The financial system aside, the last SDSR was written in anticipation of us remaining within the EU. Extra border security will be required. Our coast will need patrolling, not just the Strait of Dover but elsewhere, where we know the unscrupulous traffic people and drugs. Fishery protection will become a serious issue, and we will need to carry out our own fishery protection patrols. Perhaps different circumstances, a smaller GDP and our old sovereign-state responsibilities will persuade the Government to look again and draw up a new SDSR—who knows? We do not have enough ships to protect our security, safety and trade.
We cannot ignore the presence of Russia on Europe’s eastern borders, and we are rightly sending our troops to Poland. It is worth noting that ultimately all those anxious states see their defence coming from NATO, not a European army, but lack of clarity, compounded by very mixed messaging from President-elect Trump on the US commitment to NATO, has exacerbated the concern, not diminished it.

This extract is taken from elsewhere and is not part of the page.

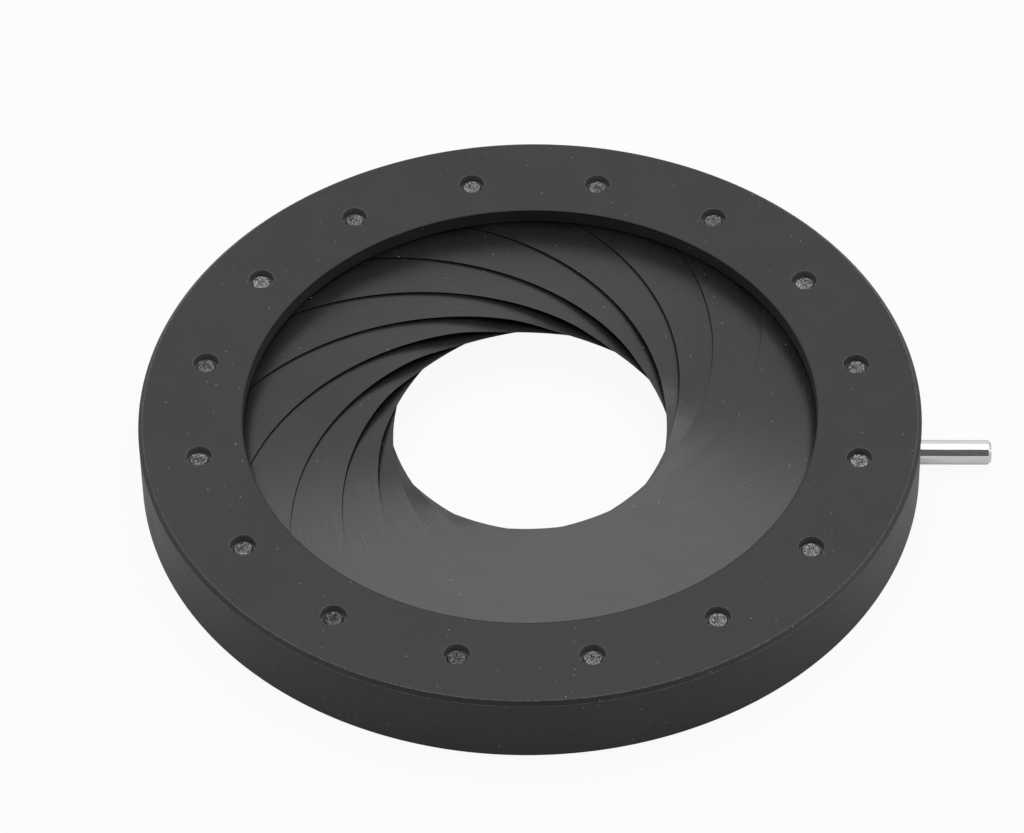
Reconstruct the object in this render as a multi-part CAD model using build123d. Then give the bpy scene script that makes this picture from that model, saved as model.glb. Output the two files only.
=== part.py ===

I would appreciate clarification from the Minister on an EU army. At Chatham House last week the Foreign Secretary said a lot in his speech and was still suggesting that he was relaxed about the formation of a European army, whereas our preference would be for a strong NATO.
NATO is, of course, a nuclear alliance. France and the United States are our allies in providing the NATO nuclear umbrella, and I expect that this is one commitment that will be unchanged. We have spent a lot of time working with the French and other EU-partner states on several projects, operations and exercises over the past few years, and I would be sorry to lose this co-operation, which is mutually beneficial. Whether military co-operation agreements will need to be worked out with the EU or bilaterally with separate nation states remains to be determined.
A big area of uncertainty will be the common security and defence policy. It makes sense for it to be focused on the European continent. We will still be part of it. It is a matter of our geography which will not change, as the noble Lord, Lord Ramsbotham, said. As a state which currently contributes 20% to the total EU spend, our presence will be missed, and perhaps that is an area for negotiation. Should we not have a seat at this table, our only sphere of influence in European defence issues in the future will be through NATO, and the two organisations look at the world through different lenses. The only alternative is by negotiation with the EU or on a state-by-state basis, so we need to strengthen our UK diplomatic links with EU and non-EU states. The noble Lord, Lord Robertson of Port Ellen, outlined our vulnerabilities. Outside the EU we will not be at the table and will not be making the decisions.
That brings me to diplomacy. For the past few years there have been concerns about the quality, numbers, foreign language abilities and capacity of our diplomatic corps based in the UK or abroad. In 2012, Simon Fraser, head of the Diplomatic Service, told the Commons Foreign Affairs Committee that a panel had judged France to have the most effective diplomatic service, although the UK came second—there is a barb. We have rightly taken pride in our excellent ambassadors and their support teams, and they have led the world in our exercise of soft power. However, in 2015 Philip Hammond stated that the FCO was close to the minimum level of UK-based staff, and this summer the Permanent Secretary wrote that our embassies are very thinly stretched. This is not what we want to hear when we have stretching out in front of us a series of difficult and protracted bilateral negotiations with our EU allies. I echo my noble friend Lady Smith of Newnham’s call to strengthen the FCO. What plans are in place to recruit and train a diplomatic corps to carry out the duties required of it? I hope that we will take the opportunity afforded by Brexit to review our need for an enhanced FCO.
The irony is that, however negotiations pan out, we will need to devote an enormous amount of government and diplomatic resource to the EU in future, perhaps considerably more than now. Whether our Brexit is hard or soft—or indeed red, white or blue—we will still need defence and a Navy, Army and Air Force willing and able to carry it out, supported by the very best women and men in our embassies abroad and in the FCO at home. I am sure that they will do whatever is asked of them, yet my concern is that after nearly six months there is precious little clarity about what that might look like.